Claire Lai, daughter of Hong Kong media mogul turned political prisoner Jimmy lai, published a letter this weekend to Chinese Olympic champion Eileen Gu asking her to appeal to the Communist Party for her father’s freedom.
“I believe that you — a celebrated member of the Chinese Olympic team and someone deeply respected within Chinese society — could be a catalyst for a humanitarian gesture by the Chinese government,” the younger Lai wrote in the letter, published in the New York Post. “I appeal to your stated desire to be a ‘force for good.’”
Eileen Gu, referred to in Chinese state propaganda as “Gu Ailing,” is a world champion freestyle skier who has won six Olympic medals in her career, including three at the recently culminated 2026 Milan-Cortina Winter Olympics. This year, Gu won two silver medals and one gold for China. Gu was born and raised in America and attends Stanford University, yet chose to compete for the Chinese Communist Party beginning with the 2022 Beijing Winter Olympics, an event widely condemned and protested in response to China’s ongoing genocide of Uyghur and other non-Han ethnic groups in occupied East Turkistan. Gu has consistently refused to address the human rights atrocities of her adoptive country, including declaring that the Uyghur genocide was not her “business” last week.
Despite Gu’s public embrace of the Communist Party, which issued to the 78-year-old Jimmy Lai a 20-year prison sentence this month, daughter Claire Lai wrote a cordial letter to the skier suggesting that her status as the winningest freestyle skier in Olympic history could make her influential enough to make a difference in his case.
“You have frequently expressed how your American upbringing and education instilled in you a sense of purpose and a commitment to using your platform for good,” Claire Lai wrote. “During these Games, you noted that you represent the best of the values you learned in the United States.”

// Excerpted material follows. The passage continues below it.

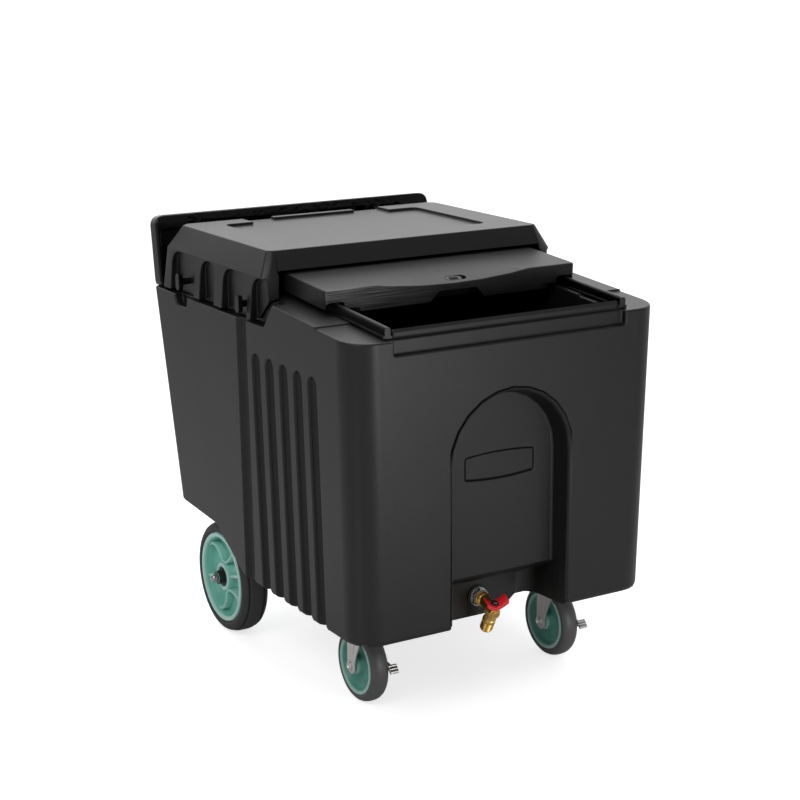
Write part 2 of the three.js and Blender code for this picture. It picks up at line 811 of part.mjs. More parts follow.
function frontLip() {
  const from = rimLipSetback;
  return moved(
    bar(rectangle(from, from + rimLipThickness, -rebateHeight, rimLipHeight, rimLipRounding, softSteps), X,
      -railCentreX + railFootWidth / 2 + seat, railCentreX - railFootWidth / 2 - seat),
    deckFrame,
  );
}

function frontRebate() {
  return block(-rebateHalfWidth, rebateHalfWidth, tubFrontY - overrun, tubFrontY + rebateDepth,
    deckFrontZ - rebateHeight, deckFrontZ + overrun);
}

const binFrontY = tubFrontY + rimLipSetback + rimLipThickness;
const wellFrontY = frontAt(drainZ) + drainWallDepth + wellWall;

// The well behind the casters, which the shelf stands in, and the channel from it to the drain.
function wellFloor(plan) {
  const slope = (wellRearZ - wellFrontZ) / (wellRearY - wellFrontY);
  return plan.map((p) => new THREE.Vector3(p.x, p.y, wellFrontZ + (p.y - wellFrontY) * slope));
}

function bin() {
  const high = deckAt(tubRearY) + overrun;
  const mouth = rectangle(-binHalfWidth, binHalfWidth, binFrontY, binRearY, binCornerRadius);
  const foot = rectangle(-binHalfWidthFoot, binHalfWidthFoot, wellFrontY, binRearY - binDraft,
    binCornerRadius);
  const upper = loft([
    level(foot, binFloorZ),
    level(mouth, recessArchZ + recessHalfWidth * 2),
    level(mouth, high),
  ]);
  const top = binFloorZ + bury;
  const plan = rectangle(-wellHalfWidth, wellHalfWidth, wellFrontY, wellRearY, wellCornerRadius);
  const shelfSeat = bar(plan, Z, shelfZ - seat, top);
  const deep = rectangle(-wellHalfWidth, wellHalfWidth, keelFrontY + wellWall, wellRearY, wellCornerRadius);
  const channelRear = wellRearY - wellCornerRadius;
  const channel = rectangle(-channelHalfWidth, channelHalfWidth, wellFrontY, channelRear, wellCornerRadius);
  const wells = [deep, channel].map((outline) => loft([wellFloor(outline), level(outline, top)]));
  return join(upper, shelfSeat, ...wells);
}

const drainWallY = frontAt(drainZ) + drainWallDepth;
const drainOrigin = [0, drainWallY, drainZ];
const forward = new THREE.Vector3(0, -1, 0);

const knobPlaces = Object.entries(knobYs).flatMap(([end, y]) =>
  Object.entries(sides).map(([name, side]) => ({ name: "hood_knob_" + end + "_" + name, side, y })));

const handleScrewY = (-handleDepth - handleWall) / 2;

function handleScrewHole(side) {
  return moved(rod(handleScrewRadius + studClearance, -handleScrewLength, overrun,
    [side * handleScrewX, handleScrewY, 0], Z, holeSteps), rearFrame);
}

function tubBody() {
  const wells = Object.values(sides).map(casterPad);
  let made = cut(tubShell(), wheelArch(), ...wells);
  made = join(made, keel(), sump());
  made = cut(made, frontRecess(), drainRecess(), labelField(), aboveDeck(), aboveLedge(), frontRebate());
  made = join(made, frontLip());
  made = cut(made, bin());
  for (const side of Object.values(sides)) {
    for (let k = 0; k < fluteCount; k++) made = made.subtract(flute(side, fluteFirstY - k * flutePitch));
    made = cut(made, groove(side), thumbScallop(side));
    made = made.subtract(handleScrewHole(side));
    for (const bolt of plateBolts(side)) {
      const place = [bolt.x, bolt.y, padZ];
      made = made.subtract(rod(plateBoltRadius + studClearance, -overrun, plateBoltLength, place, Z,
        holeSteps));
    }
  }
  for (const { side, y } of knobPlaces) {
    const hole = rod(studRadius + studClearance, -studReach - studClearance, overrun,
      [side * neckHalfWidth, y, knobZ], new THREE.Vector3(side, 0, 0), holeSteps);
    made = made.subtract(hole);
  }
  return made.subtract(rod(drainBoreRadius, -wellWall - overrun, overrun, drainOrigin, forward,
    smallSteps));
}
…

The younger Lai wrote that her father, too, embraced those values, noting that he is currently in prison and suffering from significant health deterioration as a result.
“Please consider raising my father’s case with Chinese officials, urging them to allow an elderly man who simply shared your appreciation for freedom to live out his final days in peace,” she concluded. “Thank you for considering this plea.”
Once one of the wealthiest people in Hong Kong, Jimmy Lai was the owner and organizer of Next Media, which published, among other products, the hugely popular anti-communist newspaper Apple Daily. Lai has, throughout his career, been open about his background: fleeing poverty in communist China and smuggling himself by boat into Hong Kong at the age of 12. Lai is a fervent Catholic and regularly discussed his faith in public as a driver for his political activism before his arrest. In 2019, as a tide of anti-communist protests gripped Hong Kong, Lai was on the front lines marching with the city’s youth, demanding Beijing stop violating the “One Country, Two Systems” principle that it ultimately destroyed in 2020.
“The intention of the Chinese government taking away our freedom is so obvious, that we know if we don’t fight, we will lose everything,” he told CBS News’ 60 Minutes in 2019, arguing that a loss of freedom, even with financial security, is the loss of “everything” because “we are human beings, we have souls.”
Following his arrest for participating in the protests, Lai asserted that he would not flee Hong Kong to avoid imprisonment.
“If I go away, I not only give up my destiny, I give up God, I give up my religion, I give up what I believe in,” he said in an interview at the time.
The Chinese government charged Lai with breaking a so-called “national security” law that Beijing passed in May 2020, at the height of the Wuhan coronavirus pandemic. Under “One Country, Two Systems,” laws passed in Beijing do not legally apply to Hong Kong, but at that point the Communist Party had given up pretending that it still respected that policy. The “national security” law bans four actions: “terrorism,” “subversion of state power,” calls for “foreign intervention,” and “secession.” He was convicted of participating in a “seditious” plot by joining the protests in December and sentenced to 20 years in prison this month.
The Chinese Communist Party has aggressively defended what is a virtual life sentence for a 78-year-old, describing him falsely as the “principal mastermind and perpetrator” of the anti-communist protests and publishing a “white paper” justifying the sentence. Beijing has also entirely ignored the fact that Jimmy Lai is a dual British citizen, declaring that the imprisonment of a Chinese citizen is “purely an internal affair.” The government of the United Kingdom has expressed mild concern but done little to advocate for his release.
Eileen Gu, who has been called to advocate for Lai, has a poor record of defending human rights. Asked last week about the Uyghur genocide, a meticulously documented affair that the Communist regime openly boasts about, Gu insisted, “I’m not an expert on this.”
“I haven’t done the research. I don’t think it’s my business. I’m not going to make big claims on my social media,” she claimed, later adding that she was a “skeptic” generally and needed “a ton of evidence,” including visiting East Turkistan.
The Wall Street Journal reported last week that the Chinese government paid Gu and another American athlete, Zhu Yi, “a combined $6.6 million.”